Chai calls the principle in question a “huge societal issue” and adds that the campus Title IX office contacted her about the incident, but she has not yet made a federal case about her oppression. In accordance with today’s strange campus customs, Chai obtained prior administrative approval for her act of rebellion, having cleared it in advance with the director of the college scholar program and the dean of the College of Arts and Sciences.
A casual observer might note that there is a fine line between public empowerment and public embarrassment, given that the video has generated hundreds of jokes and rude comments. Chai seems also to have guaranteed that the episode will define her in Google searches for some time to come, perhaps for the rest of her life. Is being notorious for what she looks like in her underwear going to be liberating or constraining as she sets about whatever course she chooses? Assuming that women have the right to take their clothes off in front of a crowd, are they wise to do so, or do they then merely reduce themselves to exhibitionists who like to be gawked at? Is delivering a talk in your lingerie really a great way to get across the idea that “I am more than a woman”? If being expected to wear a normal amount of clothing constitutes an unfair, sexist double standard, why not stroll around campus in a bikini at all times, not just when delivering a thesis? Are there any grownups at Cornell willing actually to tell undergraduates that their most prized ideas are amazingly dumb?

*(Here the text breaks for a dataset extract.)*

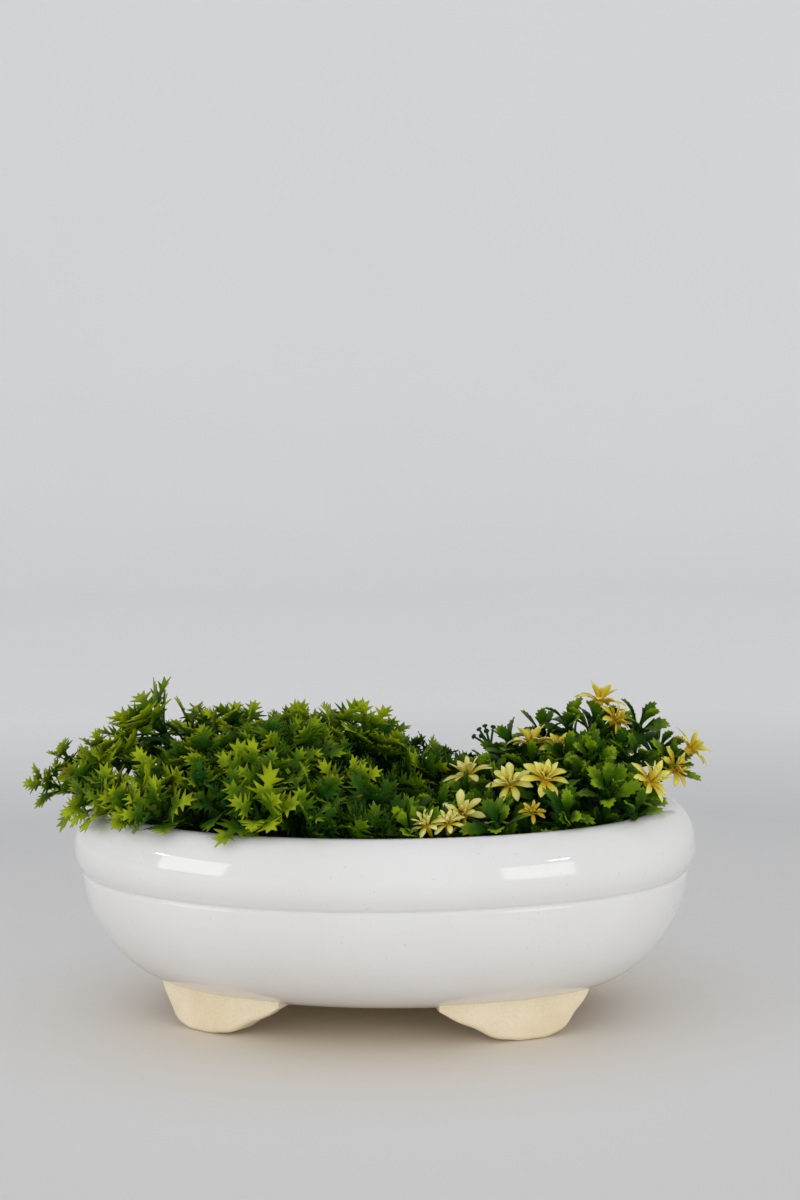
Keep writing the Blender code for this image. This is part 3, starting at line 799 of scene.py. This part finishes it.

After two generations of tutelage from people like Chai’s mother, that “gender and sexuality studies professor,” it’s becoming routine for young women educated at the nation’s best universities to claim that it’s empowering to be choked in a porn video or hoisted in the air and beaten while wearing nothing but a bikini. When the youthful desperation to attract attention by any means available unites with the feminist imperative to make the most of one’s sexuality, confused young women effectively volunteer for exploitation. Unfortunately for them, today a youthful indiscretion can follow you forever.